我编写了一个实用程序类,用于对具有基数 N 的自定义 数字系统 中的数字进行编码。尊重 Java 程序员,然后我编写了一个单元测试来检查代码是否按预期工作(对于我可以抛出的任何数字)。
事实证明,对于少数人来说,这种方法是有效的。然而,对于足够大的数量,测试失败了。
代码:
public class EncodeUtil {
private String symbols;
private boolean isCaseSensitive;
private boolean useDefaultSymbols;
private int[] symbolLookup = new int[255];
public EncodeUtil() {
this(true);
}
public EncodeUtil(boolean isCaseSensitive) {
this.useDefaultSymbols = true;
setCaseSensitive(isCaseSensitive);
}
public EncodeUtil(boolean isCaseSensitive, String symbols) {
this.useDefaultSymbols = false;
setCaseSensitive(isCaseSensitive);
setSymbols(symbols);
}
public void setSymbols(String symbols) {
this.symbols = symbols;
fillLookupArray();
}
public void setCaseSensitive(boolean isCaseSensitive) {
this.isCaseSensitive = isCaseSensitive;
if (useDefaultSymbols) {
setSymbols(makeAlphaNumericString(isCaseSensitive));
}
}
private void fillLookupArray() {
//reset lookup array
for (int i = 0; i < symbolLookup.length; i++) {
symbolLookup[i] = -1;
}
for (int i = 0; i < symbols.length(); i++) {
char c = symbols.charAt(i);
if (symbolLookup[(int) c] == -1) {
symbolLookup[(int) c] = i;
} else {
throw new IllegalArgumentException("duplicate symbol:" + c);
}
}
}
private static String makeAlphaNumericString(boolean caseSensitive) {
StringBuilder sb = new StringBuilder(255);
int caseDiff = 'a' - 'A';
for (int i = 'A'; i <= 'Z'; i++) {
sb.append((char) i);
if (caseSensitive) sb.append((char) (i + caseDiff));
}
for (int i = '0'; i <= '9'; i++) {
sb.append((char) i);
}
return sb.toString();
}
public String encodeNumber(long decNum) {
return encodeNumber(decNum, 0);
}
public String encodeNumber(long decNum, int minLen) {
StringBuilder result = new StringBuilder(20);
long num = decNum;
long mod = 0;
int base = symbols.length();
do {
mod = num % base;
result.append(symbols.charAt((int) mod));
num = Math.round(Math.floor((num-mod) / base));
} while (num > 0);
if (result.length() < minLen) {
for (int i = result.length(); i < minLen; i++) {
result.append(symbols.charAt(0));
}
}
return result.toString();
}
public long decodeNumber(String encNum) {
if (encNum == null) return 0;
if (!isCaseSensitive) encNum = encNum.toUpperCase();
long result = 0;
int base = symbols.length();
long multiplier = 1;
for (int i = 0; i < encNum.length(); i++) {
char c = encNum.charAt(i);
int pos = symbolLookup[(int) c];
if (pos == -1) {
String debugValue = encNum.substring(0, i) + "[" + c + "]";
if (encNum.length()-1 > i) {
debugValue += encNum.substring(i + 1);
}
throw new IllegalArgumentException(
"invalid symbol '" + c + "' at position "

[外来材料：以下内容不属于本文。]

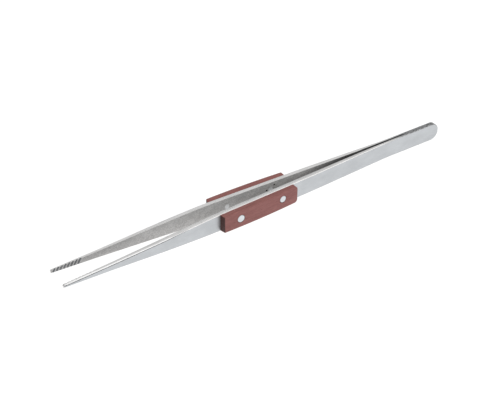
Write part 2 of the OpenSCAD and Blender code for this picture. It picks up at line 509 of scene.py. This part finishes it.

+ (i+1) + ": " + debugValue);
} else {
result += pos * multiplier;
multiplier = multiplier * base;
}
}
return result;
}
@Override
public String toString() {
return symbols;
}
}
测试:
public class EncodeUtilTest {
@Test
public void testRoundTrip() throws Exception {
//for some reason, numbers larger than this range will not be decoded correctly
//maybe some bug in JVM with arithmetic with long values?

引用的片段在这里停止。